“And when you start to feel real success… you have to stop and ask yourself if you think you really deserve it. Anyone that isn’t a complete asshole will come up with the answer ‘No.’ Because of course you don’t. When guys you grew up with are working three jobs. Or they’re lost overseas… Of course you don’t deserve it. You have to learn how to reconcile those two things. Having it and not deserving it.”
It’s no secret this is the buzz book of the moment. After reading it I can definitely see why. I mean it’s been a few days and I still find myself thinking about it every hour of the day (that’s not an exaggeration). Rarely do books impregnate me, yet this one found a way.

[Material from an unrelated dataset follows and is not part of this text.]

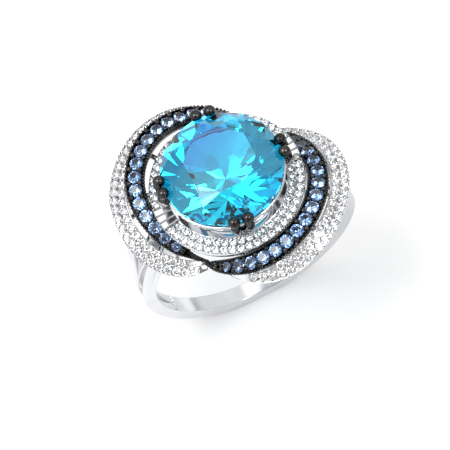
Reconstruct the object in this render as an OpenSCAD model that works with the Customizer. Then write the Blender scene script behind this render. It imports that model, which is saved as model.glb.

However, the reasons why have led me to dock a couple of stars. See, I listened to this via audiobook. The audiobook had a full cast of talented voice actors, so it wasn’t difficult for the book to come alive. If you didn’t already know Daisy Jones & The Six is a mock biography of a famous rock band told entirely through dialogue. As a result, everything is toldinstead of shown. Since I listened to it I didn’t have a problem with this, but had I read a physical copy I’m sure this would’ve come off as incredibly stale and boring.
I’ve listened to great audiobooks before such as The Divinersand The Seven Husbands of Evelyn Hugo, but even then I could tell that if I’d chosen to read it physically I would’ve still given them both five stars. That’s not the case with Daisy Jones & The Six. I’d go as far as to assume that those who’ve praised this book read it via audio, and those who found it boring read it physically. This is a bit problematic to me, because it’s not a voice actor’s role to bring the words to life but the author’s. In fact, it makes me think that Reid should’ve written this as a manuscript if the intention was for someone else to liven things up.
Furthermore, I think part of the reason that these characters feel so real is because they are partially based off of real people. Honestly, it kind of frustrates me when someone says “I googled them and then got sad when I remembered they weren’t real” Because…they are. Just like Evelyn Hugo is pretty much Elizabeth Taylor, Daisy Jones & The Six is pretty much Fleetwood Mac. I know some people are sensitive about what I’m saying, but honestly just google either wikipedia and you’ll see the differences aren’t that stark.
It’s not that I have a problem with Reid taking “inspiration” from real life, but in this book it feels particularly obvious she was copying the formula to her previous book.
1). Main Character must be famous and based off someone real.
2). The narrator is an average Joe given the chance to interview said MC.
3. Plot twist! Average Joe’s and MC’s lives are connected.
Except that with The Seven Husbands of Evelyn Hugo it made sense. Here, it just feels too methodical and inorganic. It’s like there’s so much pointless build up of sex, drugs, and rock & roll only so we readers can arrive at a pretty mild conclusion. It made me question what the point of the novel was or even the characters. Like Karen Karen, Graham, ect. (I can’t remember the others’ names that’s how pointless they were) what did they contribute to the novel?
Overall, I’ve heard a lot of things about this book being nuanced, feminist, complex, but honestly? Where? I don’t see it. It’s not a bad book but it’s just simple entertainment. Everything is said in a crude and straightforward manner, and even then I couldn’t tell what the book was trying to be. Was it a star crossed lovers romance? Was I supposed to be rooting for Daisy and Billy to get together in the end? Because I didn’t. Truthfully, everyone, with the exception of Camila, was annoying as hell. I’m not trying to deter anyone away from this book. I definitely think it’s a fun mind-numbing listen, but you’ll have to forgive me when I say this should’ve probably just been a show.